Эта женщина была воплощением смердящего Лазаря. Не помню, то ли она поднимала рубашку, то ли она так и лежала, с обнаженными ранами.
У нее был рак.
Рак груди.
Или еще чего.
Не знаю.
Но рак этот вылез наружу. Кровавые мокрые язвы покрывали всю ее грудь. Эти язвы выглядели как кровавое месиво, страшно, как пожеванное человеческое тело, помусоленное в чьем-то гигантском рту и выплюнутое, как непригодное к употреблению.

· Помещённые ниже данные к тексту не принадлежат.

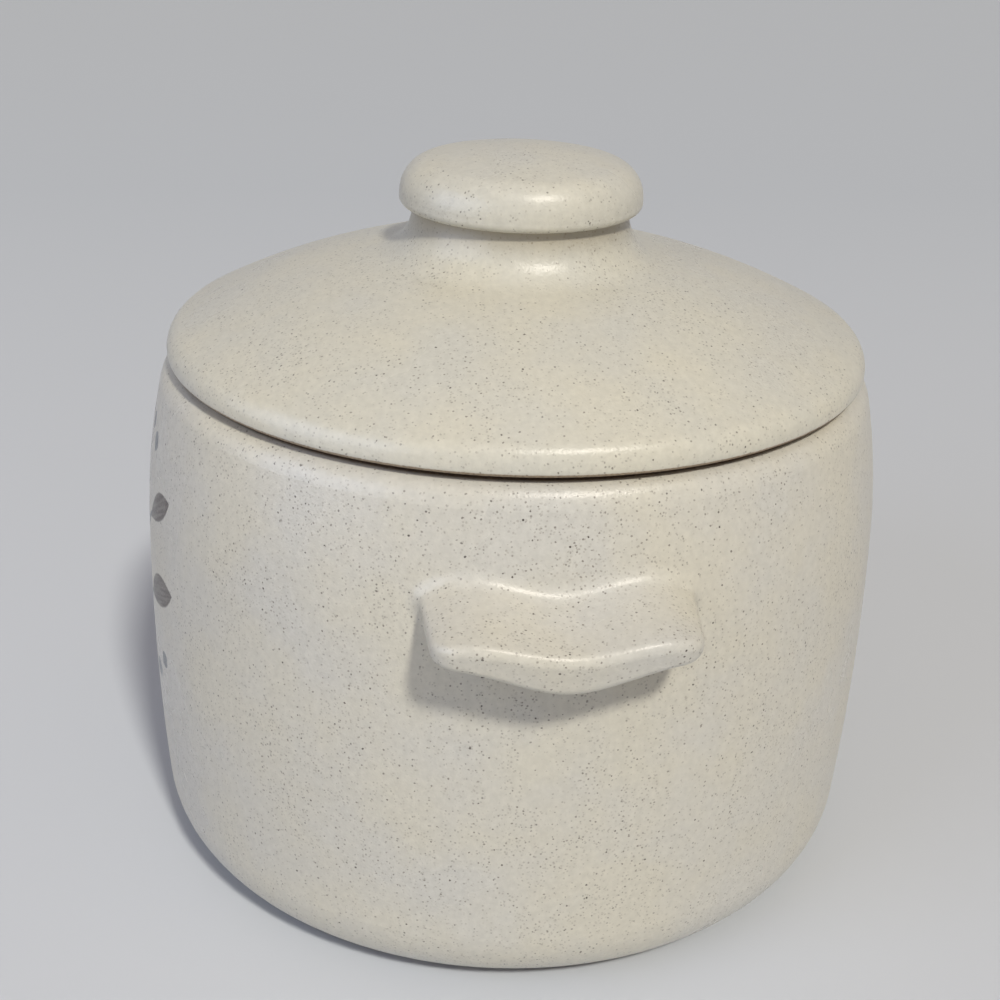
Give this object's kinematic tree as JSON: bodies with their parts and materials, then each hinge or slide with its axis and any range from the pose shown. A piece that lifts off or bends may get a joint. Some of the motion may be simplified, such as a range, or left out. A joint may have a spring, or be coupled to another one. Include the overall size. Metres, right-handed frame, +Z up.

Я смотрела и смотрела на весь этот ужас, не в силах оторваться от вида кровавых и мокрых язв. Она, тетка Зина эта, что-то рассказывала, как она их мажет, чем лечит, как спит. Наверное, это было очень больно. Женщина уже не вставала. И в бараке этом никто не обращал особенно на нее внимания. На умирающую за занавеской. Как все это было страшно тогда. Обыденно и страшно.
Но еще страшнее вспоминать об этом сейчас. Что ведь это же были люди. Они жили тут же, и так равнодушно проходили мимо. И все это было так бытово, так просто умирал и страдал человек, наверное, там была ее дочка, возможно, она была чьей-то сестрой. Или матерью.